In this paper, I will account for the new-found foothold that the video essay garnered as a mode of scholarly presentation in screen music studies in the early-2020s, as well as documenting my own experience of communicating screen music research in this way. I will first provide an overview of nascent debates on the video essay as a media object and an increasingly common mode of scholarly expression (Keathley and Mittell 2019; Garwood 2020; Galibert-Laîné 2021). Thereafter, I will adopt a more autoethnographic approach: with reference to the considerable portfolio of videographic conference papers I amassed during the COVID-19 pandemic, I will
highlight the autodidacticism that typically characterises scholarship within this burgeoning tradition, taking special care to emphasise the format’s seemingly heightened applicability in screen music studies. Ultimately, I hope to stimulate discussion on videographic criticism’s rich potential as a vibrant and legitimate mode of scholarly expression in screen music studies, as well as exemplifying the potential of videographic criticism as research (see Greene 2020).

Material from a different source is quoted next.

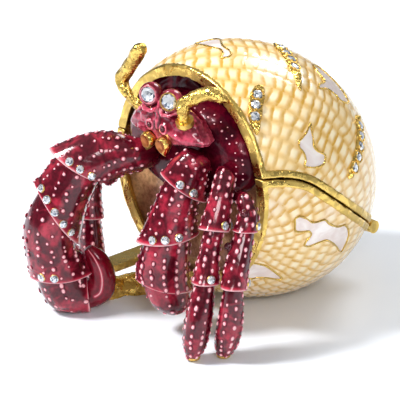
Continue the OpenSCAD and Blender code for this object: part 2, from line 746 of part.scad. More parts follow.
// small crystals sit on the flared ends, at these angles round the limb
module flare_crystals(stations, angles) {
  for (angle = angles) on_flare(stations, angle, 1.6 * limb_crystal_radius)
    translate([0, 0, crystal_gap]) crystal(limb_crystal_radius);
}
module claw_crystals() color("white") {
  flare_crystals(right_claw(right_arm_shares), [75, 100, 125]);
  flare_crystals(right_claw(right_wrist_shares), [50, 75, 100, 125, 150]);
  flare_crystals(right_claw(right_hand_shares), [100, 130]);
  flare_crystals(left_claw(left_arm_shares), [70, 110]);
  flare_crystals(left_claw(left_wrist_shares), [70, 100, 130]);
}
module leg_crystals() color("white") {
  flare_crystals(in_space(front_thigh_shares), [60, 120]);
  flare_crystals(in_space(front_shin_shares), [140]);
  flare_crystals(in_space(back_thigh_shares), [90]);
  flare_crystals(in_space(back_shin_shares), [60]);
}

// flat bar from the right claw back to the shell
brace_z = limb * 0.252;
brace_left_x = -limb * 0.494;
brace_front_y = crab_y - limb * 0.744;
module brace_bar() color("gold") difference() {
  translate([brace_left_x, brace_front_y, brace_z - brace_thickness])
    cube([brace_width, -brace_front_y, brace_thickness]);
  egg();
}

// rocky plinth from the right claw to the shell's belly: place, heading, half width and height
plinth_path_shares = [
  [-0.475, -0.79, 95, 0.045, 0.6], [-0.5, -0.69, 85, 0.07, 1.1], [-0.485, -0.57, 70, 0.085, 0.95],
  [-0.42, -0.46, 50, 0.08, 1.12], [-0.325, -0.375, 35, 0.07, 0.9], [-0.22, -0.315, 30, 0.045, 0.6]
];
// the ridge's section, as shares of the half width and of the height
plinth_section_shares = [
  [-1, 0], [-0.92, 0.34], [-0.55, 0.72], [-0.18, 1], [0.3, 0.9], [0.72, 0.52], [0.95, 0.3], [1, 0]
];
function plinth_ring(row) = [for (spot = plinth_section_shares) [
  limb * (row[0] + row[3] * spot[0] * sin(row[2])),
  crab_y + limb * (row[1] - row[3] * spot[0] * cos(row[2])),
  plinth_height * row[4] * spot[1]
]];
module plinth() color("goldenrod") difference() {
  skin([for (row = plinth_path_shares) plinth_ring(row)]);
  segment(right_claw(right_palm_shares));
  egg(rim_proud);
}

base_shell();
base_rim();
base_mouth_wall();
base_knuckles();
hinge_pin();
base_magnet();
lid_shell();
lid_rim();
lid_mouth_wall();
lid_knuckle();
lid_magnet();
lid_settings();
lid_crystals();
carapace();
head();
left_eye();
right_eye();
eye_crystals();
mouthparts();
left_antenna();
right_antenna();
antenna_collar();
right_claw_arm();
right_claw_wrist();
right_claw_hand();
right_claw_palm();
right_claw_finger();
left_claw_arm();
left_claw_wrist();
left_claw_palm();
left_claw_finger();
left_front_thigh();
left_front_shin();
left_front_foot();
left_back_thigh();
left_back_shin();
left_back_foot();
right_thigh();
right_shin();
right_foot();
claw_crystals();
leg_crystals();
brace_bar();
plinth();
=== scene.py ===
"""Looks for the hinged hermit crab trinket box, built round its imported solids."""

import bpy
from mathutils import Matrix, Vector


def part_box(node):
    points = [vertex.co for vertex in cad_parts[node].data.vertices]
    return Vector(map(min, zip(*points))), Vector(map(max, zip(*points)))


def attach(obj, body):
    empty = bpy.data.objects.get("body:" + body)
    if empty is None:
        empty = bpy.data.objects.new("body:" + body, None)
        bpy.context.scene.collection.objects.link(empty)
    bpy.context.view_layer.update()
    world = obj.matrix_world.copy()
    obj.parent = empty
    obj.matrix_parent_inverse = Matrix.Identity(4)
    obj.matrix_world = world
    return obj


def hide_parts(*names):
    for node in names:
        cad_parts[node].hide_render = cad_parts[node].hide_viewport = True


bl_info = {
    "name": "Hermit crab trinket box",
    "version": (1, 0, 0),
    "blender": (4, 5, 0),
    "location": "View3D > Sidebar > Trinket box",
    "description": "Dresses the packed solids of an enamelled hermit crab box",
    "category": "Object",
}

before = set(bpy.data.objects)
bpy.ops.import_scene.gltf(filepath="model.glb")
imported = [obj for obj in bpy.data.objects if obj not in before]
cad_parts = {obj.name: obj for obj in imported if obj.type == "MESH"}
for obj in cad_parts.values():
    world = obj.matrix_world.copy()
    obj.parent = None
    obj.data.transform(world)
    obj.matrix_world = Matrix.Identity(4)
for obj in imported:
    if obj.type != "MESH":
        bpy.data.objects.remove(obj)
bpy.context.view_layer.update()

import math
import random
from functools import partial

import bmesh
import bpy
from bpy.props import FloatProperty, FloatVectorProperty, IntProperty, PointerProperty
from mathutils import Matrix, Vector, noise

MM = 0.001
UP = Vector((0, 0, 1))
LEFT = Vector((1, 0, 0))


# sizes and colours that a user would change

def size_setting(name, text, millimetres):
    return FloatProperty(name=name, description=text, default=millimetres * MM, unit="LENGTH")


def angle_setting(name, text, radians):
    return FloatProperty(name=name, description=text, default=radians, subtype="ANGLE")


def colour_setting(name, text, *rgb):
    return FloatVectorProperty(
        name=name, description=text, default=rgb + (1,), subtype="COLOR", size=4)


class ShellSizes(bpy.types.PropertyGroup):
    half_width: size_setting("Half width", "Half of the shell's width", 23.8)
    half_length: size_setting("Half length", "Half of the shell's long axis", 28)
    nose_angle: angle_setting("Nose angle", "Tilt of the long axis, nose up", math.radians(40))
    centre_height: size_setting(
        "Centre height", "Height of the shell's centre above the table", 25.019)
    wall: size_setting("Wall", "Thickness of the cast shell", 1.5)
    rim_cover: size_setting("Rim cover", "How far the enamel runs in under the gold rims", 0.5)
    row_height: size_setting(
        "Row height", "Height of the woven relief's rows where they start", 1.55)
    row_growth: angle_setting(
        "Row growth", "Turn from the weave's pole over which the rows double in height", 1.04)
    cell_width: size_setting("Cell width", "Width of one cell of the woven relief", 2.05)
    relief: size_setting("Relief", "Depth of the grooves between the cells", 0.13)
    wire: size_setting("Wire", "Radius of the gold wire round the pale patches", 0.19)


class CrabSizes(bpy.types.PropertyGroup):
    limb: size_setting("Crab size", "Height that the crab's proportions are shares of", 32.019)
    lip: size_setting("Lip", "Thickness of the flared edge of a limb's joint", 0.45)
    bead: size_setting("Bead", "Radius of the raised dots on the limbs", 0.28)
    bead_spacing: size_setting("Bead spacing", "Distance between dots along a row", 1.45)
    sides: IntProperty(
        name="Sides", description="Sides of a limb before it is subdivided",
        default=24, min=12, max=48)


class Finishes(bpy.types.PropertyGroup):
    cream: colour_setting("Cream", "Enamel on the cells of the shell", 0.90, 0.63, 0.28)
    # the ochre also gives the painted shade towards the bottom of the shell
    ochre: colour_setting("Ochre", "Enamel in the grooves of the shell", 0.66, 0.35, 0.045)
    maroon: colour_setting("Maroon", "Deep enamel of the crab", 0.075, 0.001, 0.007)
    rose: colour_setting("Rose", "Thin enamel on the crab's edges", 0.45, 0.02, 0.048)
    blush: colour_setting("Blush", "Palest enamel on lips and dots", 0.88, 0.50, 0.52)
    gold: colour_setting("Gold", "Gold plate", 0.88, 0.60, 0.16)


class StageSettings(bpy.types.PropertyGroup):
    key: FloatProperty(
        name="Key light", description="Power of the large soft light, in watts", default=3.75)
    sky: FloatProperty(
        name="Sky", description="Strength of the light from all round", default=0.4)


def shell():
    return bpy.context.scene.box_shell


def crab():
    return bpy.context.scene.box_crab


def finishes():
    return bpy.context.scene.box_finishes


# places on the shell

MOUTH_Y = -15 * MM
# the seam from the side: level at the mouth, a bend, and an arc down to the hinge's slope
SEAM_HEIGHT = 32.019 * MM
SEAM_BEND_Y = -13.5 * MM
SEAM_BEND_RADIUS = 14 * MM
SEAM_STEEP = math.radians(39)
SEAM_END = math.radians(29)
SEAM_HALF_GAP = 0.15 * MM
HINGE = Vector((0, 23.496 * MM, 9.888 * MM))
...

Musical Mind Games: Genre as Mental Illness in the Psychonauts Series
The cult-classic video game Psychonauts (2005) and its acclaimed sequel Psychonauts 2 (2021) are known for their depiction of mental illness and trauma. However, the depictions in each game reinforce different disability narratives: the first a “cure” narrative and the second an “accommodation” narrative (Mitchell & Snyder 2000; Howe 2016). Each level, or mindscape, occurs within the mind of a different character, allowing the player to interact with manifestations of the character’s mental illness, such as fighting enemies called “Panic Attacks” or sorting their “Emotional Baggage.” The scoring for each level reflects the respective character by drawing from existing musical genres to mark them with a unique sonic profile. The genres heard include examples of popular music genres, like psychedelic rock, but they also include references to styles from popular culture, such as mid-century television theme songs. These allusions function as “genre-topic[s]” (Lavengood, 2019), evoking extramusical associations that incline the player towards either a positive or negative perception of each character.
In this paper, I trace the genre references in two levels— “Gloria’s Theater” from Psychonauts and “PSI King’s Sensorium” from Psychonauts 2— and their accompanying cues as case studies of the characterization of mental illness and trauma in each game. For each cue, I identify and outline the sonic markers of each cue’s genre-topic(s) and examine how the generic allusions may impact the player’s perception of the character. My examination also outlines how the level’s visuals and scoring reinforce the two disability narratives presented by the games. As part of the larger accommodation narrative, for example, the sensory associations of psychedelic rock are used to illustrate the acceptance process of a character desensitized by trauma. By comparing these levels, I show that the depiction of mentally ill characters shifts between games from condescending to an empathetic view encouraging acceptance.